Avant le restaurant, une cuisine de bouchon pour les poilus à Lyon

Rien ne la prédestinait plus que ça à devenir la Madelon des soldats en transit à la gare de Perrache… Et pourtant, Clotilde Bizolon en a entendu, des poilus, chanter en son honneur dès 1914 :

“Quand Madelon vient nous servir à boire 
Sous la tonnelle on frôle son jupon 
Et chacun lui raconte une histoire 
Une histoire à sa façon…”

Il faut dire qu’elle soignait, à sa manière, l’âme et le ventre des éreintés de la guerre au Déjeuner du soldat, un petit pied humide créé de planches de bois juchées sur six tonneaux… C’est lorsque son fils Georges est mobilisé et appelé à la guerre qu’il lui vient cette idée de soutenir les soldats avec ce qu’elle sait faire : la cuisine. Dans sa petite buvette improvisée, cette veuve d’un petit cordonnier sert gratuitement du café, du vin, du saucisson ou du bouillon aux poilus qui se pressent à Perrache en se rendant au front. “Dès le 11 août 1914, à 3 heures du matin, elle quitte son domicile, poussant une brouette sur laquelle se trouvent des arrosoirs contenant du café et du chocolat”, relate le vieux témoignage d’un camarade de l’Archevêque de Paris. “Elle s’installe sur un quai de la gare et distribue ses provisions aux soldats que les trains, presque sans arrêt, amènent sous le vaste hall.”

Un mari décédé, un fils tué au front… la veuve Bizolon se consacre aux poilus… et à la restauration !

Mais son fiston est tué à 24 ans seulement, au cours d’une funeste année 1915… La veuve Bizolon, que le sort a si durement frappé, se dédie alors pleinement à ses nouveaux garçons : “La Guerre m’a pris mon fils unique ; désormais tous les soldats seront mes fils !” Son pied humide fait de bric et de broc devient une buvette en bois qu’elle se bat pour faire vivre en allant chercher fonds et financements. Comme le raconte un article local en 1917

“Sa tâche terminée, la brave dame Bizolon en entreprend une autre : celle d’aller quêter en ville pour son œuvre. Car l’excellente personne n’a pas de fortune ; nous l’avons dit, c’est une femme du peuple, mais une de ces femmes au cœur de mère, bonne, généreuse, sensible à la souffrance d’autrui, calme et forte dans l’accomplissement du devoir qu’elle s’est imposé, inspirée seulement par le souvenir de celui qu’elle adorait, de son cher fils qu’ils lui ont tué là-bas !”

Bizolon, un nom qui dépasse les frontières

Ces années de guerre ne démentent pas le succès de la mère Bizolon… et sa légende ! Car l’histoire de cette veuve éplorée qui consacre sa vie aux poilus et aux plus démunis, dont l’énorme cafetière turbine dès trois heures du matin, dépasse les frontières lyonnaises.

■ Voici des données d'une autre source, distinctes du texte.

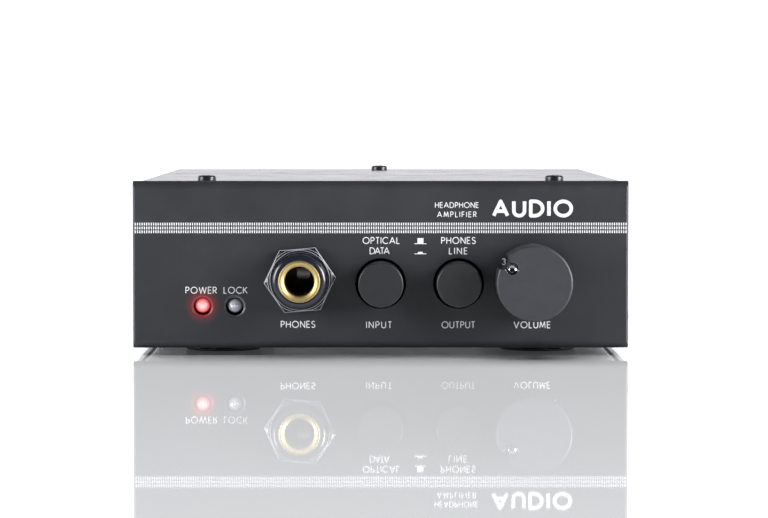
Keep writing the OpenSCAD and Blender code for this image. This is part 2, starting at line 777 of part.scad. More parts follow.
front_panel();
top_cover();
bottom_chassis();
rear_panel();
rubber_feet();
cover_screws();
side_screws();
bottom_screws();
headphone_socket_body();
headphone_socket_nut();
headphone_socket_washer();
headphone_socket_sleeve();
headphone_contacts();
input_button();
input_plunger();
input_switch_body();
output_button();
output_plunger();
output_switch_body();
volume_knob();
volume_shaft();
volume_wiper();
volume_control_body();
volume_track();
power_led();
lock_led();
led_holder();
led_leads();
main_board();
board_standoffs();
board_screws();
supply_capacitors();
output_capacitors();
film_capacitors();
voltage_regulators();
regulator_heatsink();
output_relay();
digital_chips();
op_amp_chips();
clock_crystals();
line_socket_block();
line_socket_sleeves();
line_socket_insulators();
line_socket_contacts();
line_socket_screw();
optical_socket_body();
optical_shutter();
optical_receiver();
usb_socket_shell();
usb_socket_tongue();
power_inlet_body();
power_inlet_pin();
power_switch_frame();
power_rocker();
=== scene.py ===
"""Looks of a desktop headphone amplifier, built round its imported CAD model.

Lengths are in mm. Only the softboxes' and the floor's are in metres.
"""
import json
import math

import bmesh
import bpy
from mathutils import Matrix, Vector
from mathutils.geometry import delaunay_2d_cdt


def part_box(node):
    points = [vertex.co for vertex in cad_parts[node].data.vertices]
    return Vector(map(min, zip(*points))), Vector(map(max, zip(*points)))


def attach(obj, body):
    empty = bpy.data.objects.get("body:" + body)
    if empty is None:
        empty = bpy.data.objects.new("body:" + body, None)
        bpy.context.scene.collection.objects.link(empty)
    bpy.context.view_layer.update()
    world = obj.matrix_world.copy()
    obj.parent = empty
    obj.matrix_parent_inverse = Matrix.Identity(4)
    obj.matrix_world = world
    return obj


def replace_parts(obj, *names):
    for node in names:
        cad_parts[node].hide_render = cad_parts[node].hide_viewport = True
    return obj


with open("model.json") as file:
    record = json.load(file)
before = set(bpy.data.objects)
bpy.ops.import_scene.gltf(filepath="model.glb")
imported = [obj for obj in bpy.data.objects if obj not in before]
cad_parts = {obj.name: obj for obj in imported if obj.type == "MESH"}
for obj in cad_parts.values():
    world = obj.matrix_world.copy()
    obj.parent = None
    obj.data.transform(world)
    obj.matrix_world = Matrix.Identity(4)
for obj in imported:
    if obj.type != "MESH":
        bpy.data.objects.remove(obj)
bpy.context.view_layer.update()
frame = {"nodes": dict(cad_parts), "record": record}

MM = 0.001
TAU = 2 * math.pi


# ---- Places, taken from the CAD nodes ----

def node_box(name):
    lo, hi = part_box(name)
    return lo / MM, hi / MM


def node_middle(name):
    lo, hi = node_box(name)
    return (lo + hi) / 2


panel_lo, panel_hi = node_box("front_panel")
cover_hi = node_box("top_cover")[1]
PANEL_Y = panel_lo.y
REAR_Y = node_box("rear_panel")[1].y
PANEL_TOP = panel_hi.z
NUT = node_middle("headphone_socket_nut")
SHAFT = node_middle("volume_shaft")
POWER = node_middle("power_led")
LOCK = node_middle("lock_led")
MOUTH_Y = node_box("headphone_socket_sleeve")[0].y


# ---- Camera ----

def make_camera():
    cam = bpy.data.cameras.new("camera")
    cam.sensor_width = 36
    cam.lens = 140.7
    cam.clip_start = 0.01
    cam.clip_end = 50
    obj = bpy.data.objects.new("camera", cam)
    bpy.context.scene.collection.objects.link(obj)
    obj.location = Vector((-2.1, -713.5, 53.4)) * MM
    obj.rotation_euler = (math.radians(90 - 2.862), 0, math.radians(-0.248))
    bpy.context.scene.camera = obj


make_camera()


# ---- Node helpers ----

class Shade:
    """A material's node tree, with short calls for the nodes that the finishes share."""

    def __init__(self, name):
        self.material = bpy.data.materials.new(name)
        self.material.use_nodes = True
        self.tree = self.material.node_tree
        self.tree.nodes.clear()
        self.out = self.add("ShaderNodeOutputMaterial")
        self.main = self.add("ShaderNodeBsdfPrincipled")
        self.link(self.main.outputs["BSDF"], self.out.inputs["Surface"])
        self.place = self.add("ShaderNodeTexCoord").outputs["Object"]

    def add(self, kind, **settings):
        node = self.tree.nodes.new(kind)
        for key, value in settings.items():
            setattr(node, key, value)
        return node

    def link(self, a, b):
        self.tree.links.new(a, b)

    def put(self, socket, value):
        if isinstance(value, bpy.types.NodeSocket):
            self.link(value, socket)
        elif value is not None:
            socket.default_value = value

    def noise(self, per_mm, detail=2.0, rough=0.5, stretch=None, seed=0.0):
        place = self.place
        if stretch or seed:
            mapping = self.add("ShaderNodeMapping")
            self.link(place, mapping.inputs["Vector"])
            mapping.inputs["Scale"].default_value = stretch or (1, 1, 1)
            mapping.inputs["Location"].default_value = (seed, seed * 0.7, -seed)
            place = mapping.outputs["Vector"]
        node = self.add("ShaderNodeTexNoise")
        self.link(place, node.inputs["Vector"])
        node.inputs["Scale"].default_value = per_mm / MM
        node.inputs["Detail"].default_value = detail
        node.inputs["Roughness"].default_value = rough
        return node.outputs["Fac"]

    def remap(self, value, lo, hi, to_lo=0.0, to_hi=1.0, smooth=False):
        node = self.add("ShaderNodeMapRange", interpolation_type="SMOOTHSTEP" if smooth else "LINEAR")
        self.link(value, node.inputs["Value"])
        for key, number in (("From Min", lo), ("From Max", hi), ("To Min", to_lo), ("To Max", to_hi)):
            node.inputs[key].default_value = number
        return node.outputs["Result"]

    def math(self, operation, a, b=None, c=None):
        node = self.add("ShaderNodeMath", operation=operation)
        for socket, value in zip(node.inputs, (a, b, c)):
            self.put(socket, value)
        return node.outputs[0]

    def vector(self, operation, a, b=None, scale=None):
        node = self.add("ShaderNodeVectorMath", operation=operation)
        self.put(node.inputs[0], a)
        self.put(node.inputs[1], b)
        if scale is not None:
            self.put(node.inputs["Scale"], scale)
        return node.outputs["Value"] if operation in ("LENGTH", "DOT_PRODUCT") else node.outputs["Vector"]

    def mix(self, factor, a, b):
        node = self.add("ShaderNodeMix", data_type="RGBA")
        for socket, value in ((node.inputs[0], factor), (node.inputs[6], a), (node.inputs[7], b)):
            self.put(socket, value)
        return node.outputs[2]

    def blend(self, factor, a, b):
        node = self.add("ShaderNodeMix", data_type="FLOAT")
        for socket, value in ((node.inputs[0], factor), (node.inputs[2], a), (node.inputs[3], b)):
            self.put(socket, value)
        return node.outputs[0]

    def bump(self, height, depth_mm, normal=None):
        node = self.add("ShaderNodeBump")
        self.link(height, node.inputs["Height"])
        node.inputs["Distance"].default_value = depth_mm * MM
        self.put(node.inputs["Normal"], normal)
        return node.outputs["Normal"]

    def rounded(self, radius_mm):
        node = self.add("ShaderNodeBevel", samples=4)
        node.inputs["Radius"].default_value = radius_mm * MM
        return node.outputs["Normal"]

    def edges(self, rounded):
        """1 on an edge and 0 on a flat, from how far a rounded normal leans from the face's own."""
        face = self.add("ShaderNodeNewGeometry").outputs["Normal"]
        lean = self.vector("DOT_PRODUCT", rounded, face)
        return self.remap(lean, 0.995, 0.86, smooth=True)

    def from_axis(self, through_mm, along):
        """Distance in mm from a straight line."""
        along = Vector(along).normalized()
        start = self.vector("SUBTRACT", self.place, tuple(Vector(through_mm) * MM))
        reach = self.vector("DOT_PRODUCT", start, tuple(along))
        on_line = self.vector("SCALE", tuple(along), scale=reach)
        away = self.vector("LENGTH", self.vector("SUBTRACT", start, on_line))
        return self.math("MULTIPLY", away, 1 / MM)

    def from_point(self, point_mm):
        """Distance in mm from a point."""
        away = self.vector("LENGTH", self.vector("SUBTRACT", self.place, tuple(Vector(point_mm) * MM)))
        return self.math("MULTIPLY", away, 1 / MM)

    def along(self, axis):
        """The place along X, Y or Z, in mm."""
        split = self.add("ShaderNodeSeparateXYZ")
        self.link(self.place, split.inputs["Vector"])
        return self.math("MULTIPLY", split.outputs[axis], 1 / MM)

    def constants(self, **values):
        for key, value in values.items():
            self.main.inputs[key.replace("_", " ")].default_value = value

    def finish(self, colour, rough, normal, **constants):
        """Links what every finish varies over the surface, and sets what is the same all over it."""
        for key, value in (("Base Color", colour), ("Roughness", rough), ("Normal", normal)):
            self.link(value, self.main.inputs[key])
        self.constants(**constants)
        return self.material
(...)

Les soldats se retrouvent de plus en plus nombreux à déguster sa soupe à l’oignon et ses assiettes de charcuterie ; les journalistes rappliquent pour raconter son histoire (elle figure d’ailleurs sur plétore de cartes postales d’époque) ; John Jacob Hoff, un riche Américain, lui multiplie ses dons… et tout le monde sait qu’à Lyon, à deux pas de Perrache, une cheminée bancale crache au-dessus d’un toit de zinc les effluves réconfortantes de la cuisine de la mère Bizolon.

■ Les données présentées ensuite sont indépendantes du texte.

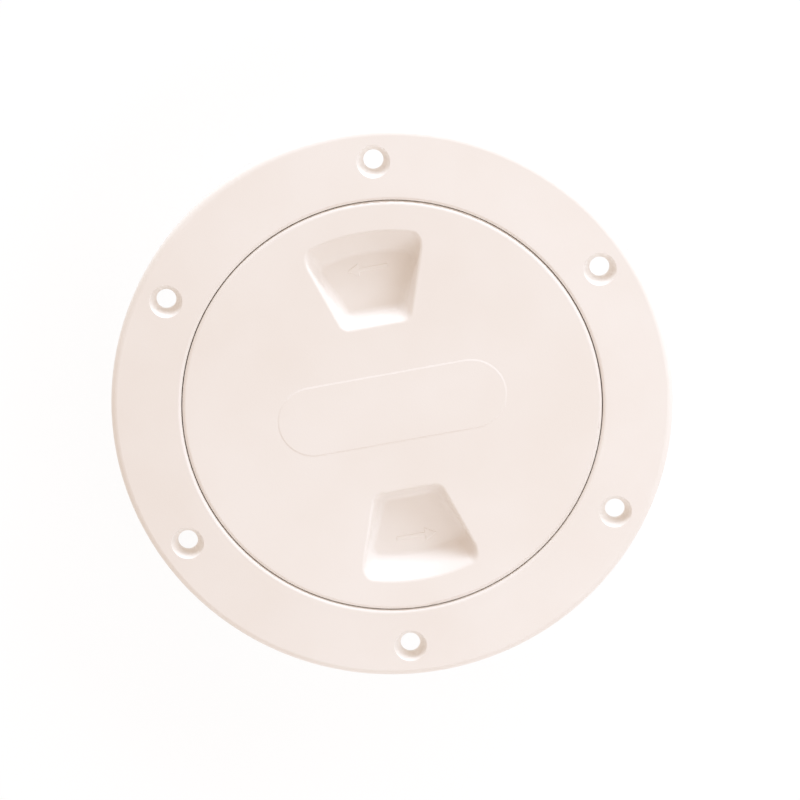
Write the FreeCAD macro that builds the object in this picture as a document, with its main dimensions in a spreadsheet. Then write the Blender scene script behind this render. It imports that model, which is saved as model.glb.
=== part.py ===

Une cuisinière lyonnaise dont l’action hors de son restaurant est reconnu par la nation

A la fin de la guerre, la mère Bizolon transforme la cordonnerie de feu son mari en bouchon lyonnais. Un restaurant qui deviendra le quartier général des soldats démobilisés ! Mais, plus que de cuisine, sa vie est faite de don de soi et la mère Bizolon continue donc à penser aux autres plus qu’à s’occuper d’elle : elle s’investit dans des oeuvres de charité, prend soin des orphelins et des bambins du quartier, consacre du temps aux personnes âgées… Au point qu’en plus de devenir une célébrité entre Rhône et Saône, notre veuve lyonnaise reçoit les honneurs de la nation : Edouard Herriot, Maire de Lyon et président du Conseil des Ministres la décore de la Légion d’Honneur en 1925.

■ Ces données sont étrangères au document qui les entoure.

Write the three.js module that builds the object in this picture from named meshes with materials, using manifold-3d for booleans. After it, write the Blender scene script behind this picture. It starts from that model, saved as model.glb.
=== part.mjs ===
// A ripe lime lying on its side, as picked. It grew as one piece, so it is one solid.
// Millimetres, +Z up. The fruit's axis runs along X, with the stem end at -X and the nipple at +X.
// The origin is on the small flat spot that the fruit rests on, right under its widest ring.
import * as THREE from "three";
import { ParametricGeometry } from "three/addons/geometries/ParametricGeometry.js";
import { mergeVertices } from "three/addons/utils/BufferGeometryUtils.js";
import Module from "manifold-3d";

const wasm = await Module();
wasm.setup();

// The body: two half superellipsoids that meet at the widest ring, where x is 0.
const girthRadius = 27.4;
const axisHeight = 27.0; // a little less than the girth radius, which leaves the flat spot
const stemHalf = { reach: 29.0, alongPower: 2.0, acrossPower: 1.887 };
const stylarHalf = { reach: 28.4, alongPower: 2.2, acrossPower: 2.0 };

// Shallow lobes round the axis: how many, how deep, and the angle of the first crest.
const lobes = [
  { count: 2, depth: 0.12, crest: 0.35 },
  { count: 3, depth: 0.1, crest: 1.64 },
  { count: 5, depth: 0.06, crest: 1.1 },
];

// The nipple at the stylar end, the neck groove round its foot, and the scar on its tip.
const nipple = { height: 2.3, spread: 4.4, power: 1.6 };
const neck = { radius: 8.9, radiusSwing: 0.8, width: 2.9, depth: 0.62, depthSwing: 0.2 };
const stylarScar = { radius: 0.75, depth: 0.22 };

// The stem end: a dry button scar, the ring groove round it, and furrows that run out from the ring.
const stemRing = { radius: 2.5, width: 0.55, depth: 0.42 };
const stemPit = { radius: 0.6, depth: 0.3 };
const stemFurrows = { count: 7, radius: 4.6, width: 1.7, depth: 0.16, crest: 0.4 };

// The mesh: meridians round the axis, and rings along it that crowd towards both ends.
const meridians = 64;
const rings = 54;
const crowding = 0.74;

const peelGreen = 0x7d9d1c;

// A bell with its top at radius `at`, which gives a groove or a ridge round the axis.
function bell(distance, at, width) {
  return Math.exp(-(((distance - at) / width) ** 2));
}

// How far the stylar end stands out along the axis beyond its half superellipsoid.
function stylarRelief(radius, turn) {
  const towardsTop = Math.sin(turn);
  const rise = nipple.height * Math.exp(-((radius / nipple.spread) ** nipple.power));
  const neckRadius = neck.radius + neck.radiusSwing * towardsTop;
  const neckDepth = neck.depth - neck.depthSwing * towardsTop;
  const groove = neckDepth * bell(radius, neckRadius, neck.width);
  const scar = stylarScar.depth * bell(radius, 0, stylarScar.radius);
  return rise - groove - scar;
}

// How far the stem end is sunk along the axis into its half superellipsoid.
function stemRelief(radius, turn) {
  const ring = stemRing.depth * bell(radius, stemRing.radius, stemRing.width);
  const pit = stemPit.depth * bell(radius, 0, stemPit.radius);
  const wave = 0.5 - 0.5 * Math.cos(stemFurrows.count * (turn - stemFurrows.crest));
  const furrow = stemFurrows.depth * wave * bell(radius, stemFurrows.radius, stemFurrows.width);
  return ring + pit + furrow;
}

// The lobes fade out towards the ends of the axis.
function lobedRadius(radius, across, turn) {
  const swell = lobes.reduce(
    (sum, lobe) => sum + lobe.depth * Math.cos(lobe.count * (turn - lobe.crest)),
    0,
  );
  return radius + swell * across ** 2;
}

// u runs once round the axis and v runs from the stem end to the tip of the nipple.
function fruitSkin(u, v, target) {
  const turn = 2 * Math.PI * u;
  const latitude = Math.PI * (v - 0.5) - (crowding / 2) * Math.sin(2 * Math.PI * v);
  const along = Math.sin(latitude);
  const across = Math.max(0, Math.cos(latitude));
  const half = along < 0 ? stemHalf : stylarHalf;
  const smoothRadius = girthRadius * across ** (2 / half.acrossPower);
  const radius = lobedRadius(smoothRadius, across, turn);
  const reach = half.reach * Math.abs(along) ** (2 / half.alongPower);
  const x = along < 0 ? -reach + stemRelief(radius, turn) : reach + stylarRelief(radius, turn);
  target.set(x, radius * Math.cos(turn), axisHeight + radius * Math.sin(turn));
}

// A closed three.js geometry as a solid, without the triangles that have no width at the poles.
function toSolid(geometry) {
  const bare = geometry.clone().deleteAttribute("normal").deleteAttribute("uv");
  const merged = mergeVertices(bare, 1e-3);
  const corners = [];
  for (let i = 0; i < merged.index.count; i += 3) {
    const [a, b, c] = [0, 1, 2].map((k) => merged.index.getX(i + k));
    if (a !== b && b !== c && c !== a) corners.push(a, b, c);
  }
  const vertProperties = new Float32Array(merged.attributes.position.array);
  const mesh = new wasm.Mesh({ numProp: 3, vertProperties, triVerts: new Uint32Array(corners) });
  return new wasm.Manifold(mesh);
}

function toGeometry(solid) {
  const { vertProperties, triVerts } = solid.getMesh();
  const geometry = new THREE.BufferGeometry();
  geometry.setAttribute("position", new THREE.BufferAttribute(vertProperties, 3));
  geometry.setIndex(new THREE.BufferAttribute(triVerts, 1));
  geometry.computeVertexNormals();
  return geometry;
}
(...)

Une figure médiatique de la restauration à Lyon

Et c’est ainsi que la mère Bizolon, à l’opposé de son caractère altruiste et peu intéressé, devient l’une des premières mères lyonnaises médiatiques. Pas la meilleure cuisinière au panthéon de ces figures de la restauration lyonnaise, mais la plus connue et reconnue par son action comme par son dévouement. Comme le raconte Bernard Boucheix dans un ouvrage qu’il lui a consacré et où il aborde la question des bouchons et des guinguettes locales :

Sur le mode des “bars à vin” actuels, certains bouchons ont davantage évolué vers la formule “restaurant” que “bar”. La patronne était la figure emblématique de ces lieux mythiques. […] Tous ces modestes propriétaires de bars ou tenanciers de guinguettes et de buvettes n’ont laissé que peu de trace ; seule, la mère Bizolon, pour service rendu à la nation, rayonne encore par son aura qui n’a plus d’emprise sur le temps, la consacrant comme “Patronne des bouchons lyonnais”.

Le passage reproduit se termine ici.